Given problem = Only lines with the word "down" are needed; collect each of them from the listing below.

☆ ☆ ☆ ☆ ☆

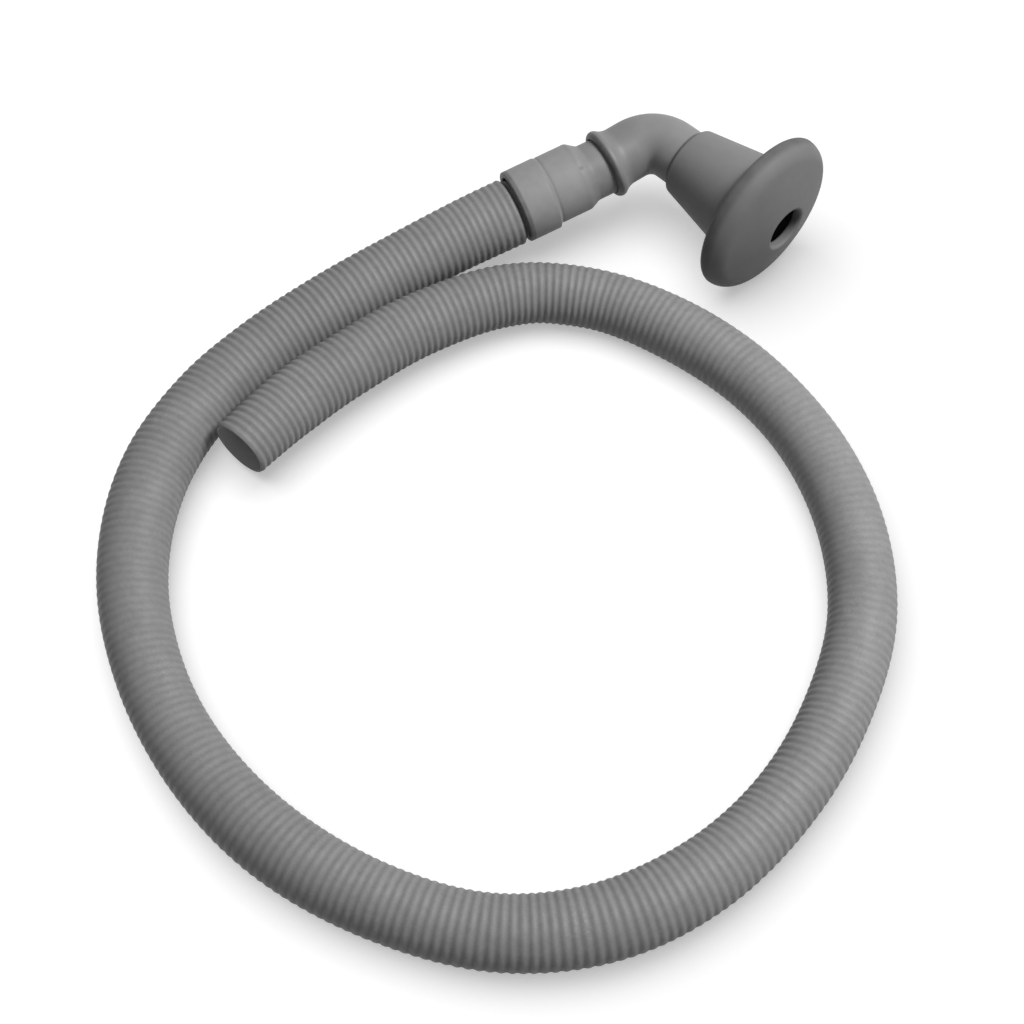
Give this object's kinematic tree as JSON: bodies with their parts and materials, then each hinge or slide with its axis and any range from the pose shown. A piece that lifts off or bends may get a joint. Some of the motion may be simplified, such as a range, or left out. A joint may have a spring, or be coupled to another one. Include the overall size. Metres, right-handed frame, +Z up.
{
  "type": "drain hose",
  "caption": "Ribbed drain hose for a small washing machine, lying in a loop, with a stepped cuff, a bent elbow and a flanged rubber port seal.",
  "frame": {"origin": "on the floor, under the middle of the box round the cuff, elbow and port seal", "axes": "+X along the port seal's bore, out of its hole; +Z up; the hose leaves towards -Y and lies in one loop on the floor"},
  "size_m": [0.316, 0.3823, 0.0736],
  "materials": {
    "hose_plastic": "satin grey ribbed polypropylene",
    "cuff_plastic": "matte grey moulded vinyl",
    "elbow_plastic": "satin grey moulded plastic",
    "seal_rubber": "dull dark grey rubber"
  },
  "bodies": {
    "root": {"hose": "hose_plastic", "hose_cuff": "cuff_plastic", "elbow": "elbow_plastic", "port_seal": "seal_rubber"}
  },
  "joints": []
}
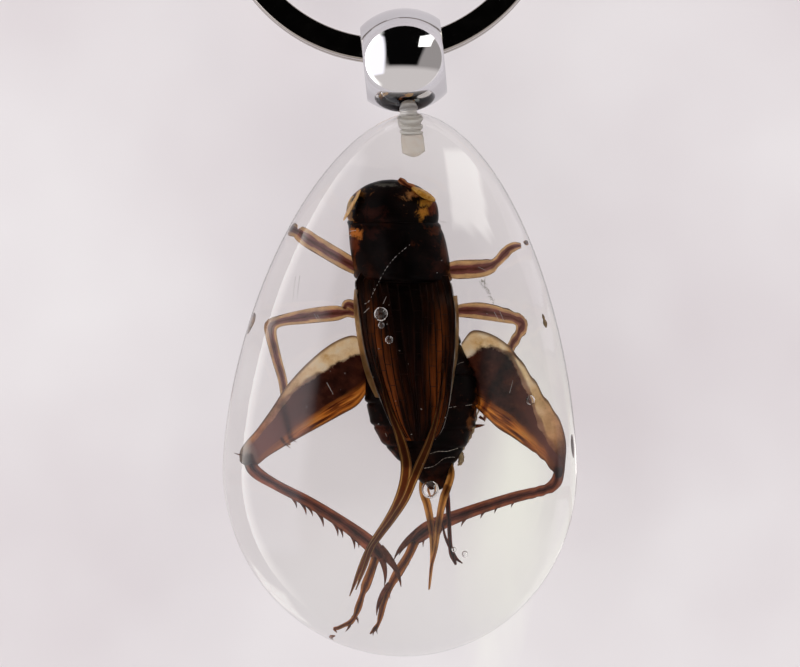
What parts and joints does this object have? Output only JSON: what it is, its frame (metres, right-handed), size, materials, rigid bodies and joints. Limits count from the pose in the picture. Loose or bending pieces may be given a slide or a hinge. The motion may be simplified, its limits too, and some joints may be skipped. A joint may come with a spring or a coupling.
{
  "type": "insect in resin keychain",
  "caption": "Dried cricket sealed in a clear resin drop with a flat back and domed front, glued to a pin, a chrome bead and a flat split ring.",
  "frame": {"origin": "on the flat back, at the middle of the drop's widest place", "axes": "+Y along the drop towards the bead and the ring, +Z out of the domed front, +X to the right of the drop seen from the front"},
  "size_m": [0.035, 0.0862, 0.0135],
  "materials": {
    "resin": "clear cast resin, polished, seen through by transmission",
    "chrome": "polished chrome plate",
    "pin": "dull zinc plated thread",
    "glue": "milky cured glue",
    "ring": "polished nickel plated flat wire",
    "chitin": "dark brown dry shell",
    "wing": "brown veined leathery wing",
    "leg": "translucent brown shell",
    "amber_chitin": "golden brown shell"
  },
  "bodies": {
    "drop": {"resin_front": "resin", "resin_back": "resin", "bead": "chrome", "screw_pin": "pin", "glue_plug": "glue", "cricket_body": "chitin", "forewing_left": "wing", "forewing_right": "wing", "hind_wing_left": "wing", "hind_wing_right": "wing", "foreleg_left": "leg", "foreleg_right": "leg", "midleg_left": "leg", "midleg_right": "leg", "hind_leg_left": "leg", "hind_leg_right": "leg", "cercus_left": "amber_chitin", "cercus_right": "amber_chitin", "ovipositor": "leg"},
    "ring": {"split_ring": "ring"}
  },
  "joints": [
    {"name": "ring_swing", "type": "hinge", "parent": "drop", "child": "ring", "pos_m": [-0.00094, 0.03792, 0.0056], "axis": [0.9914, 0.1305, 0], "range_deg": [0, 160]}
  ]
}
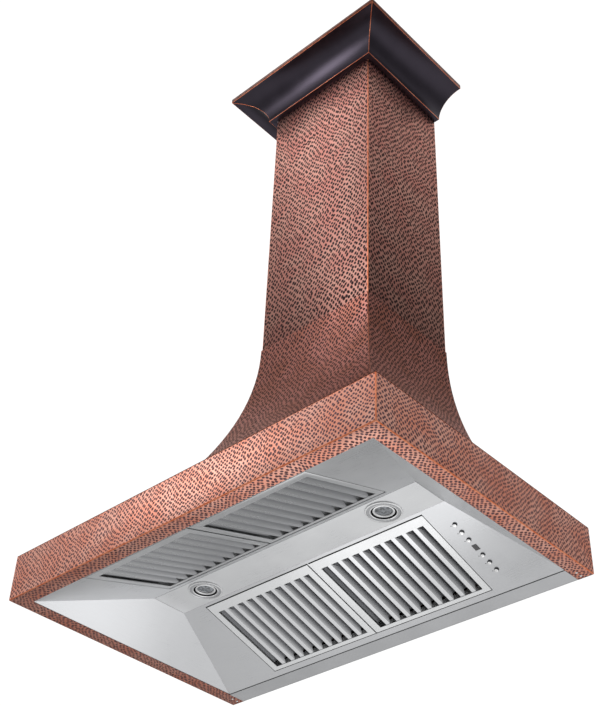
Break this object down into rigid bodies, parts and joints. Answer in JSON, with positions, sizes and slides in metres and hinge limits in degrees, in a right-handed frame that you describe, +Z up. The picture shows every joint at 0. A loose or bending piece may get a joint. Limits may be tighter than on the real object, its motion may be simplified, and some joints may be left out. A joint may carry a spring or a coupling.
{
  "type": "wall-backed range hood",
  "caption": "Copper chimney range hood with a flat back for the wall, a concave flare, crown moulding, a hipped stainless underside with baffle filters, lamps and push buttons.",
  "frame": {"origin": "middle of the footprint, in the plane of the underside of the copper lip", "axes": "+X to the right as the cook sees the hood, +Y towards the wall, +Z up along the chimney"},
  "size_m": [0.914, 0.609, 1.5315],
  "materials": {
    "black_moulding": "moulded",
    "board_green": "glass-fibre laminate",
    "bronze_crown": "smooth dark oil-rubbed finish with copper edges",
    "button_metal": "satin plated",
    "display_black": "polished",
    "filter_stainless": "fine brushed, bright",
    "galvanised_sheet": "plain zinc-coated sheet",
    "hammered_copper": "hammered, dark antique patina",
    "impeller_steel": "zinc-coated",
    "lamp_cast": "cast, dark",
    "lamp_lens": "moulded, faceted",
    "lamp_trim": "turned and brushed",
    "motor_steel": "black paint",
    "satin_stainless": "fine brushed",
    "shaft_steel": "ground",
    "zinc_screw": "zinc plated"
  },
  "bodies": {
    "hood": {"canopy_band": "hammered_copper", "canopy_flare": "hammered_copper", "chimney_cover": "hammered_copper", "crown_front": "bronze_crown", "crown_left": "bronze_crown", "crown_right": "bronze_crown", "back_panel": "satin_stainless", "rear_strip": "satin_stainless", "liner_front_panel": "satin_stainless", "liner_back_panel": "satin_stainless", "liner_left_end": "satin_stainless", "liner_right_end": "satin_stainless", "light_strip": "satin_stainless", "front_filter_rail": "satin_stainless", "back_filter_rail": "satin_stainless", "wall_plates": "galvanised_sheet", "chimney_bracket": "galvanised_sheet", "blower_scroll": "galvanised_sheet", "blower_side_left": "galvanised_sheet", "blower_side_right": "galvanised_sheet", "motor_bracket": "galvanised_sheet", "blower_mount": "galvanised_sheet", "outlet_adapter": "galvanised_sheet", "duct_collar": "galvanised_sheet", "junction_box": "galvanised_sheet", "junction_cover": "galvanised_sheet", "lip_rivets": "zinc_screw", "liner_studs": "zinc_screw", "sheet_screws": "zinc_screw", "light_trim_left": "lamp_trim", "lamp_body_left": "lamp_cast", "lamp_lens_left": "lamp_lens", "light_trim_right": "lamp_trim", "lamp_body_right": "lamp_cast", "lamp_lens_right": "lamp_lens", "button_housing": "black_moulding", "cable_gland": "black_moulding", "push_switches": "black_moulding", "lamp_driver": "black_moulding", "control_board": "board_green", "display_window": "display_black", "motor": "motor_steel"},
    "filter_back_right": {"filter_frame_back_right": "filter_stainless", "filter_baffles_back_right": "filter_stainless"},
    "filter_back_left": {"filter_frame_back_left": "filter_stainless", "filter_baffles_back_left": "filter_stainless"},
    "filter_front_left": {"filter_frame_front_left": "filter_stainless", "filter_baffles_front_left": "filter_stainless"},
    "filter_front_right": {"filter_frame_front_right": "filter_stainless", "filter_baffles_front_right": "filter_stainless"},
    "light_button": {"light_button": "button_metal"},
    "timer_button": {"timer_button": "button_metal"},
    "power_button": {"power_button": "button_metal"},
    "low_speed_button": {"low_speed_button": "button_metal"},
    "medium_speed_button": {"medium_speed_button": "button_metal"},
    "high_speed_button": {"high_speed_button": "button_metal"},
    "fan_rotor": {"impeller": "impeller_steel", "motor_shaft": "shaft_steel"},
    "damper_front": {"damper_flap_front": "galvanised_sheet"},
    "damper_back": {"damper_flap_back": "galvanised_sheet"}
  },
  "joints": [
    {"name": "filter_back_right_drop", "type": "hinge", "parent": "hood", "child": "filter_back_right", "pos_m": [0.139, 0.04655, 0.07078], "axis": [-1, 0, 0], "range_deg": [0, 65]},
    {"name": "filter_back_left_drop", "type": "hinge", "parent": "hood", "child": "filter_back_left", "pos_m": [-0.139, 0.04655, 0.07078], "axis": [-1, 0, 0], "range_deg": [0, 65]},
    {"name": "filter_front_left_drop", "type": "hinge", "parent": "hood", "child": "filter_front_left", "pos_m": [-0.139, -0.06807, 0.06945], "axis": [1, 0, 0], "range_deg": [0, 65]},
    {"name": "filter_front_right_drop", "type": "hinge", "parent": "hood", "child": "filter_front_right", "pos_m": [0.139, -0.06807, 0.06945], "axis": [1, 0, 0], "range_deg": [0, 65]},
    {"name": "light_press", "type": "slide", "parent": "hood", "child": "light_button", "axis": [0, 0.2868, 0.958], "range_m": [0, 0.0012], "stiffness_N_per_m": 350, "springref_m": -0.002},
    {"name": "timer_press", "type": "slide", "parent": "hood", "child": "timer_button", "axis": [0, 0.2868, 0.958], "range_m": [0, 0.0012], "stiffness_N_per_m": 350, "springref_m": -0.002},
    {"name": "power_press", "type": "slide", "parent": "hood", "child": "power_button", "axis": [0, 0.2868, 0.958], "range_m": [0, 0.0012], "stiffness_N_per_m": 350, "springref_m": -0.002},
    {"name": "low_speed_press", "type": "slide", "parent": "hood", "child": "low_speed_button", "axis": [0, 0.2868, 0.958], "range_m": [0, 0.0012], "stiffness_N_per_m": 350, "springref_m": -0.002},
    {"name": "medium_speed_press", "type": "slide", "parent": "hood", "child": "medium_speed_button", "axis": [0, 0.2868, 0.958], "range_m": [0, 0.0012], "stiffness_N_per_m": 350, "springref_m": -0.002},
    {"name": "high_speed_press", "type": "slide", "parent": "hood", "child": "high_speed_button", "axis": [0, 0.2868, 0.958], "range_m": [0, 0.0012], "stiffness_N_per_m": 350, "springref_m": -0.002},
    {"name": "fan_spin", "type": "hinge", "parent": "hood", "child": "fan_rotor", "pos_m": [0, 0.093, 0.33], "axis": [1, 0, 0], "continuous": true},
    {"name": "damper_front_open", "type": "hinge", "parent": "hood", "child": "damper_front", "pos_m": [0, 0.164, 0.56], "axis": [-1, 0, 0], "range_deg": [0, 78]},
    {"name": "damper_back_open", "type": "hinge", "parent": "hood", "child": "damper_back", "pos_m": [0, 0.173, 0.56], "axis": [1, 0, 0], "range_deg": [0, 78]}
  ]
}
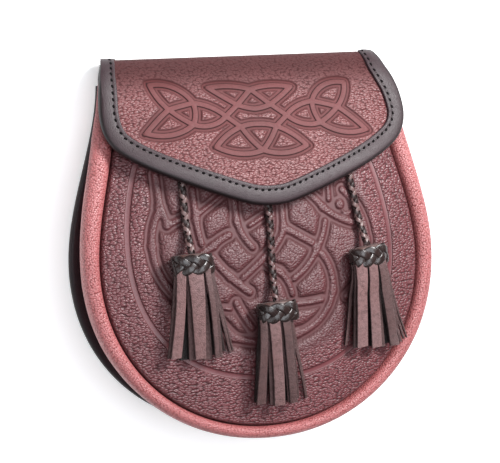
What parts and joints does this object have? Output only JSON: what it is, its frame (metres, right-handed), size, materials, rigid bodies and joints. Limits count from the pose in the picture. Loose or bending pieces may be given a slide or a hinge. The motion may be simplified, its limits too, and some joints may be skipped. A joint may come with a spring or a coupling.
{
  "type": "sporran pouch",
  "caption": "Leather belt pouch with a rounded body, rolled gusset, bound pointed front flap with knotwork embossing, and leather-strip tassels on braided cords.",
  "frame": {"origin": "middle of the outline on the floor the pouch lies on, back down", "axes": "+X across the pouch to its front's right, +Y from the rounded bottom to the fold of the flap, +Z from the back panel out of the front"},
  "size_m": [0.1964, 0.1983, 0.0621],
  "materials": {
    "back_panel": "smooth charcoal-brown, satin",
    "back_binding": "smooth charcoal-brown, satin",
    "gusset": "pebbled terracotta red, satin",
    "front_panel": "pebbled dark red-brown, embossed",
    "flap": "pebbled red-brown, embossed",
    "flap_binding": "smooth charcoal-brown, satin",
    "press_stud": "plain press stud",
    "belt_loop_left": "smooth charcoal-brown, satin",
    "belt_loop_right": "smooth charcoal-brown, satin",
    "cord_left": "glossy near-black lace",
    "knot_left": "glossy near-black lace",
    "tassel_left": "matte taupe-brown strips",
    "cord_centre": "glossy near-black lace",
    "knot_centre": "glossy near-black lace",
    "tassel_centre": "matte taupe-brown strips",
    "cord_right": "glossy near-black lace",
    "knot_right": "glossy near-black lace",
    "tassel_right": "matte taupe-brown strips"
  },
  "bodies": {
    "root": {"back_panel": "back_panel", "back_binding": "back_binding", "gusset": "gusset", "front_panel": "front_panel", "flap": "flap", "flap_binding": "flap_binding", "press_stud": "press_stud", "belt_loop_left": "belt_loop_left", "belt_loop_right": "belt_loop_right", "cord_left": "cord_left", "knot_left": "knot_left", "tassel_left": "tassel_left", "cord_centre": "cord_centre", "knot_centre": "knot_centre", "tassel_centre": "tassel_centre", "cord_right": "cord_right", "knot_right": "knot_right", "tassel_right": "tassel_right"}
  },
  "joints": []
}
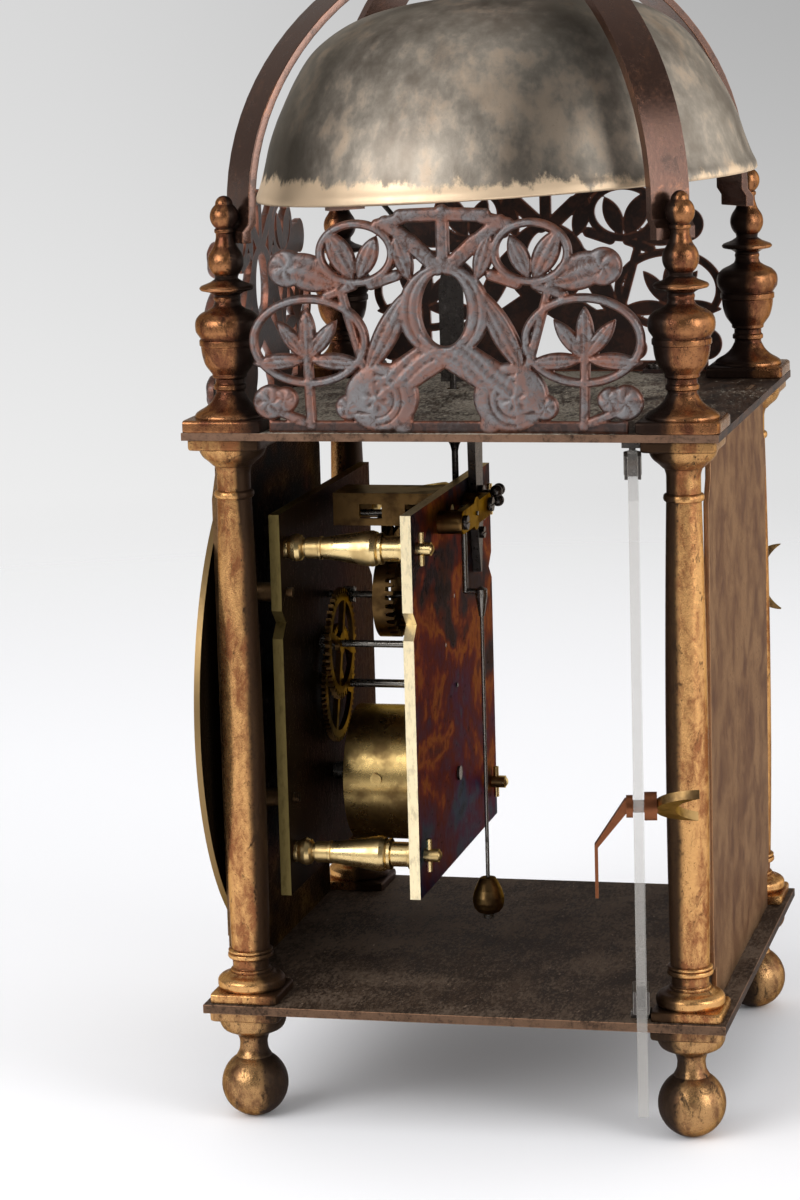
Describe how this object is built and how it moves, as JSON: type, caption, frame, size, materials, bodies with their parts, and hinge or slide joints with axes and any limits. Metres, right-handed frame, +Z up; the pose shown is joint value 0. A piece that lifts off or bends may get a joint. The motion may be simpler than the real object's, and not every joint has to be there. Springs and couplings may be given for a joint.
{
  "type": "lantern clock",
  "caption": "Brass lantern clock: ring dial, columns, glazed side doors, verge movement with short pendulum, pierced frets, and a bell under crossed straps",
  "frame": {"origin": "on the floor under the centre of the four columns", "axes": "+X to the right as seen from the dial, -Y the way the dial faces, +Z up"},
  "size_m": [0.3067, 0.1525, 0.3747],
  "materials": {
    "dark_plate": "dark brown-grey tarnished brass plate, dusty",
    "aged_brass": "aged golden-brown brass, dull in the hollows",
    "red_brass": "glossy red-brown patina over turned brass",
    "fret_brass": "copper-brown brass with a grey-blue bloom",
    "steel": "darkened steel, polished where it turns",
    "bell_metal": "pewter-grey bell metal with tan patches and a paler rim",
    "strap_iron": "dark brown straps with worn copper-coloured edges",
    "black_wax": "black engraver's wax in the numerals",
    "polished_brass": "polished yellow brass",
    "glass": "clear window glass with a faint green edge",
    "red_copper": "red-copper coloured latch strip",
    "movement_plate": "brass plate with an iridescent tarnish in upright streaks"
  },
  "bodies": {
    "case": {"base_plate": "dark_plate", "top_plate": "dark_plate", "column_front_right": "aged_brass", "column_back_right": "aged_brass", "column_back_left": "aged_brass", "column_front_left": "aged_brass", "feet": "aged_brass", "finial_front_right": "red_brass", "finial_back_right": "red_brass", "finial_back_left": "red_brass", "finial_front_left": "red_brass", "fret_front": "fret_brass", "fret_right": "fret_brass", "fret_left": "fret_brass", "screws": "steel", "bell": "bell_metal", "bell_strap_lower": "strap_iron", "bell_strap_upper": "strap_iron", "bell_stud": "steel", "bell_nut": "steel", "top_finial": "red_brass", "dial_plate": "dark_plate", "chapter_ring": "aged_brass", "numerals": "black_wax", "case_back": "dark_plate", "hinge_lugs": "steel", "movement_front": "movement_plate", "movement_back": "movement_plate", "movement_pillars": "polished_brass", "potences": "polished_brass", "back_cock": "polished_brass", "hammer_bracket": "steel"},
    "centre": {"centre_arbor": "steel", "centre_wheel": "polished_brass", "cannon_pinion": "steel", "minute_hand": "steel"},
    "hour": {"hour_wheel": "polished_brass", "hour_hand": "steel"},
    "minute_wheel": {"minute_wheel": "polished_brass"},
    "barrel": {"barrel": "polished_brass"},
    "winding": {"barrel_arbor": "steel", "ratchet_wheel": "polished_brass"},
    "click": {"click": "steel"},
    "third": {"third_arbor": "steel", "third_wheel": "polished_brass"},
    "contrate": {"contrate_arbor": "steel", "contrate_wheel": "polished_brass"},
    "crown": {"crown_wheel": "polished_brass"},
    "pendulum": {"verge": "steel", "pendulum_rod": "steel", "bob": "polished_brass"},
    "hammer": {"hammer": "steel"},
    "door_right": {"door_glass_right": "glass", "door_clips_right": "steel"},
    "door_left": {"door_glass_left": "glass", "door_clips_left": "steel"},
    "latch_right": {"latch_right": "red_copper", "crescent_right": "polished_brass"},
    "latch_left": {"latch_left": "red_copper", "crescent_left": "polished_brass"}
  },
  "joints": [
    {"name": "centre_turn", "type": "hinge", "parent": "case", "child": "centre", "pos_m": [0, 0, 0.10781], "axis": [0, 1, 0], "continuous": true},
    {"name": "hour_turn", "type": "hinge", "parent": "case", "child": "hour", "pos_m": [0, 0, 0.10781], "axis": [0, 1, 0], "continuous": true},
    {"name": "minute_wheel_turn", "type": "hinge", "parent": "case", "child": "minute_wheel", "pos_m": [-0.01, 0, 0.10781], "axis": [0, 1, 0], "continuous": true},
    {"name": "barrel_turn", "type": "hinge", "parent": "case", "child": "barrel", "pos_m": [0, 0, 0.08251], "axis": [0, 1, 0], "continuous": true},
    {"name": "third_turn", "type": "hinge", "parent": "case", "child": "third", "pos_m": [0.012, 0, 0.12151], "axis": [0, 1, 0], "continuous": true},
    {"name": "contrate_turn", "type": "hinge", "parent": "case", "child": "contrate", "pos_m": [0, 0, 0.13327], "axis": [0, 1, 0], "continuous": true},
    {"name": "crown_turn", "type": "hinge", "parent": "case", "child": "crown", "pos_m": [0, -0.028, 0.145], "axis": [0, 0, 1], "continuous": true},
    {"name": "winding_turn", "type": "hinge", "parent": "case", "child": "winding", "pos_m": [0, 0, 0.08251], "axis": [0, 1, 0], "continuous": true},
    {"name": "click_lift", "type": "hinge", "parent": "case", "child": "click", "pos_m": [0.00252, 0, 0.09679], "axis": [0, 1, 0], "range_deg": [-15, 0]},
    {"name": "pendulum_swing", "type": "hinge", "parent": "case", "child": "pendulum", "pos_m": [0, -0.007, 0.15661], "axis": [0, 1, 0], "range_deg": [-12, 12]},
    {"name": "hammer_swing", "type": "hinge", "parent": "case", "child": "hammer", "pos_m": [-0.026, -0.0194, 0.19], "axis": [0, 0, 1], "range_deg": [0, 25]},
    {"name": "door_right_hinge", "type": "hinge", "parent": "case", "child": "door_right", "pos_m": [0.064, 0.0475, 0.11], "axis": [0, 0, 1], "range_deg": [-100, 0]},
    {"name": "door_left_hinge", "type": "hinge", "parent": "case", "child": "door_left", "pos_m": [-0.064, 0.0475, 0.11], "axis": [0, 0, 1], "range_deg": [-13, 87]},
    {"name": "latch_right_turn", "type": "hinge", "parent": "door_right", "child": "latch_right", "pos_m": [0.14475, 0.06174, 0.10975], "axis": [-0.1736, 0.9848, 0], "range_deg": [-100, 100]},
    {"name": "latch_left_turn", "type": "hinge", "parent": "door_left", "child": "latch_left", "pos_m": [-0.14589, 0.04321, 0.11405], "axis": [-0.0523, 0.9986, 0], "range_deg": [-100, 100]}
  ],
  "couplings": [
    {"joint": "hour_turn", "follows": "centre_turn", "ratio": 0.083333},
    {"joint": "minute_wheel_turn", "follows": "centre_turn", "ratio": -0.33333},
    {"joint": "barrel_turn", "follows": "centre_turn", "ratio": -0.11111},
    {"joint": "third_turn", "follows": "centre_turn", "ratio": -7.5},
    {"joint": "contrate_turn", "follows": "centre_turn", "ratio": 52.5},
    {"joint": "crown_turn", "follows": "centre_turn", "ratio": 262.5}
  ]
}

☆ ☆ ☆ ☆ ☆

Solution to this problem =
Break this object down into rigid bodies, parts and joints. Answer in JSON, with positions, sizes and slides in metres and hinge limits in degrees, in a right-handed frame that you describe, +Z up. The picture shows every joint at 0. A loose or bending piece may get a joint. Limits may be tighter than on the real object, its motion may be simplified, and some joints may be left out. A joint may carry a spring or a coupling.
  "frame": {"origin": "middle of the outline on the floor the pouch lies on, back down", "axes": "+X across the pouch to its front's right, +Y from the rounded bottom to the fold of the flap, +Z from the back panel out of the front"},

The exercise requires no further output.